Basalt council won’t pay for Lobster Shack’s sewer | AspenTimes.com

Basalt council won’t pay for Lobster Shack’s sewer

The Basalt Town Council majority decided this week it didn’t want to spend as much as $7,000 to provide a sewer line on town property being rented by Butch’s Lobster Shack, according to Town Manager Mike Scanlon.

Shack proprietor Butch Darden didn’t want to make the investment either, so he’s given up on Basalt and looking to locate in Carbondale.

“There’s really no one to blame,” Scanlon said.

Scanlon raised the issue with the council at Tuesday’s meeting after the board had gone into and recessed from a closed session on an unrelated matter. There was a brief discussion about the town paying for the sewer line.

“I didn’t see any support on the council,” Scanlon said.

Some members didn’t support spending public money to help a private business in a highly competitive industry, according to Scanlon.

Other town officials also questioned the wisdom of spending an estimated $5,000 to $7,000 for the sewer line when the future of the property is unsettled. The site, located where the recycling center used to be, might be part of a larger development connected to the former Pan and Fork site. The sewer line might be ripped up in a couple of years if there is redevelopment, Scanlon said.

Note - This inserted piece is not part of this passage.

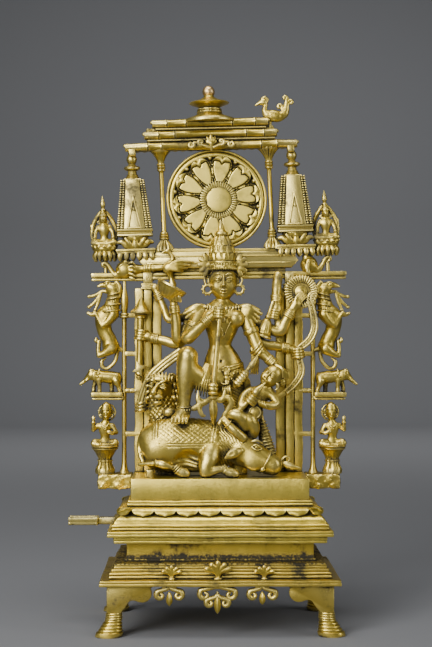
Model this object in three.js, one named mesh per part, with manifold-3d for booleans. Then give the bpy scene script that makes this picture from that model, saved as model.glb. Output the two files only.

Councilman Rick Stevens was in the minority. He said he could justify providing infrastructure to the town-owned property for a use that will bring people to town. Butch’s boosted the town character and was something that old-timers and newcomers both enjoyed, he said.

“I would love to see him stay in town,” Stevens said.

Darden said he thought the issue was close to being resolved until he learned otherwise Wednesday at Town Hall.

“I walked in there and got the bad news,” he said.

The Lobster Shack seemed cursed this year. First, there was a dispute between Darden and the Basalt Downtown Business Association over the amount of space he could lease. The business association was given the reins of the site after last summer. It decided to divide the property into smaller spaces and create more opportunities this year. Darden originally refused to accept a smaller space but later accepted for $750 per month.

The bigger hurdle facing the restaurant was a requirement by the Eagle County Health Department for the sewer hookup. Under state Health Department rules, Butch’s Lobster Shack is a permanent structure rather than a self-contained food truck. Therefore, it needed a sewer line.

Darden said he couldn’t justify the expense. He said he spent $30,000 last year to customize the shack and seating for the area. He didn’t want to invest more because there is no guaranteed long-term future at the site.

Darden said he had discussed with Scanlon the possibility of his rent being applied to the sewer-line placement. He blamed the Basalt Downtown Business Association for scuttling that plan, but Scanlon said he didn’t even approach the association since there was no support on the council.

“It seems to me the Basalt Downtown Business Association is being made out to be a scapegoat,” Scanlon said.

Richard Rosenfeld, a member of the association’s board of directors, said the organization looked forward to the opening of Butch’s Lobster Shack after they shook hands on a rental agreement in May. State and Eagle County health regulations created the issue, not the business association, he said.

“If Butch’s chooses to change the operation to meet state health regulations, he would be very welcome in Basalt,” Rosenfeld said. Other spaces have been rented to Slow Groovin’ BBQ and a produce stand.

Scanlon said given the popularity of the Lobster Shack, as evidenced by letters to the editors of area newspapers, he suspects people would have contributed to help Darden raise the funds for the sewer line.

“You probably could have crowdsourced this,” he said, referring to the act of using the Internet to raise awareness and funds for a cause.

Stevens said he had volunteered to provide an excavator from the business he operates, Aspen Earthmoving, to dig the sewer line, but there was scant other support to help.

“Most people are just over it,” he said.